By Peter Valdes-Dapena, CNN Business

Ford is creating two new business units, one for electric vehicles and software and another for its traditional internal combustion vehicles. These companies will report their financial results separately from the rest of Ford but they will not be spun off as entirely separate companies.

This new corporate structure will allow investors to more clearly see the value of the two types of business, Ford chief executive Jim Farley said, but it will not enable investors to buy stock in just the EV business. Farley said he had considered a full spin-off of the electric vehicle business, but it was simply too difficult to entirely carve it out as distinct from the rest of Ford’s operations. Also, he said, there was no need to sell stock in a new company.

“We have enough capital,” he said. “We can fund this ourselves.”

Farley, himself, will lead Ford Model e, the division focused on electric vehicles, technology, and software. Kumar Galhotra, president of Ford’s international business unit, will lead Ford Blue, the internal combustion business.

Model E is a play on Ford’s famous Model T, the car that popularized automobiles in America in the early 20th century. Tesla had once wanted to use the Model E name for its own more affordable electric car — the company’s model names would have spelled out S-E-X-Y, had it been successful — but Ford presented a legal challenge, thanks to the long-running production of Ford’s E-series van. Tesla ultimately named its vehicle the Model 3, instead.

Ford hopes to create two distinct business cultures within Blue and Model e. Part of the reason for doing this, Farley said, was in hopes that software and electric vehicle experts could be attracted to the more entrepreneurial mindset of the separate Model e division. Startups have succeeded in electric vehicles, Ford executives said, by attracting people who might never have seen themselves in the auto industry.

“We want the best people,” said Doug Field, who has been named Chief EV and Digital Systems officer at Model e. “I don’t care if they come to work in bunny slippers, but we’ve got to have to have the best people.”

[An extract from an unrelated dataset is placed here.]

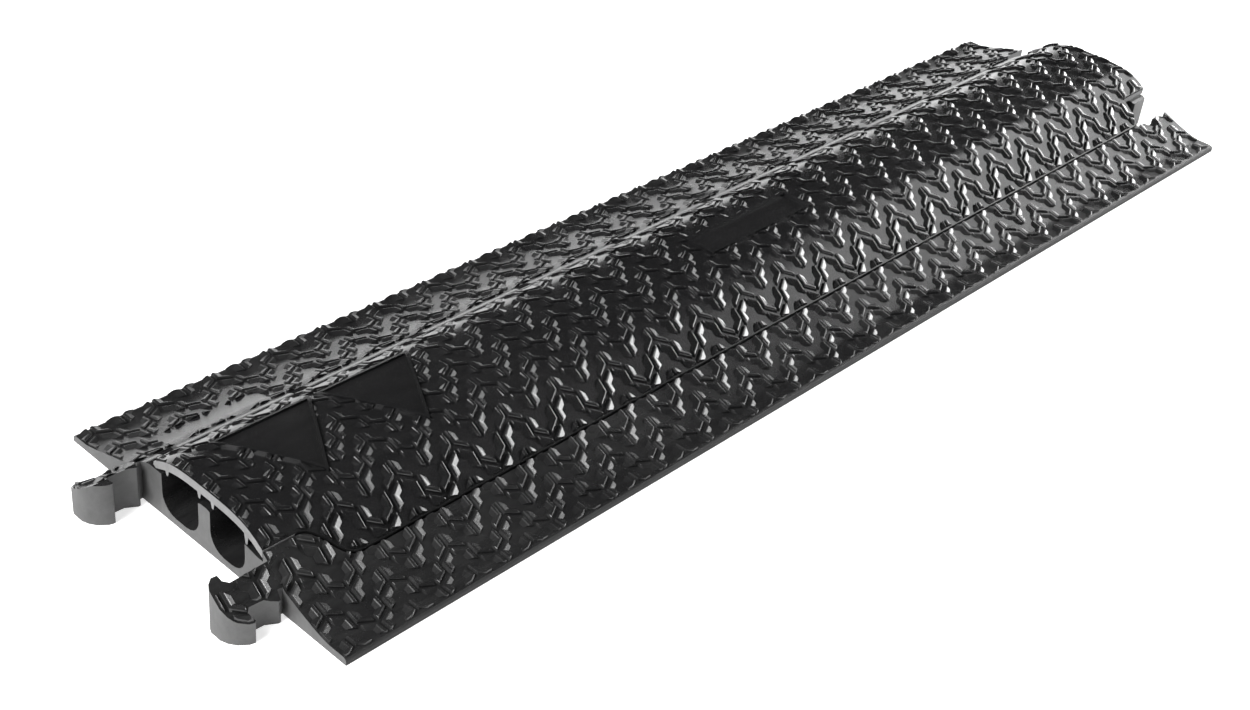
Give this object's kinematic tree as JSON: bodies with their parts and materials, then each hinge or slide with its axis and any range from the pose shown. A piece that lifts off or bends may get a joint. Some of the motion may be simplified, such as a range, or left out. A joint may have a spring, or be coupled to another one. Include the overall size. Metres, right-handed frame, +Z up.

Ford expects half of its sales to be electric vehicles by 2030.

The two divisions will feed into one another. Model e, for instance, will develop software systems that could also be used in Ford’s gas-powered vehicles. Meanwhile, Ford Blue will negotiate with parts suppliers to purchase items that might also used in electric vehicles, like suspension or interior trim pieces. Ford Blue will also work to improve the quality of Ford’s “legacy” products, Farley said, and to reduce costs. Warranty repair costs, for instance, are currently higher than they are for competitors, he said.

Model e will work with suppliers for parts and supplies critical to electric vehicles such as components for battery packs and electric motors. The division will work deeper into the supply chain, executives said, working with suppliers to find the best components and cost savings. Model e will also work on car shopping and purchasing software.

Ford expects half of its vehicle sales to be electric vehicles by 2030.

The new divisions will begin reporting separate financial results starting with the first quarter of 2023. Ford’s commercial vehicle division, Ford Pro, will also begin reporting separate financial results at that time.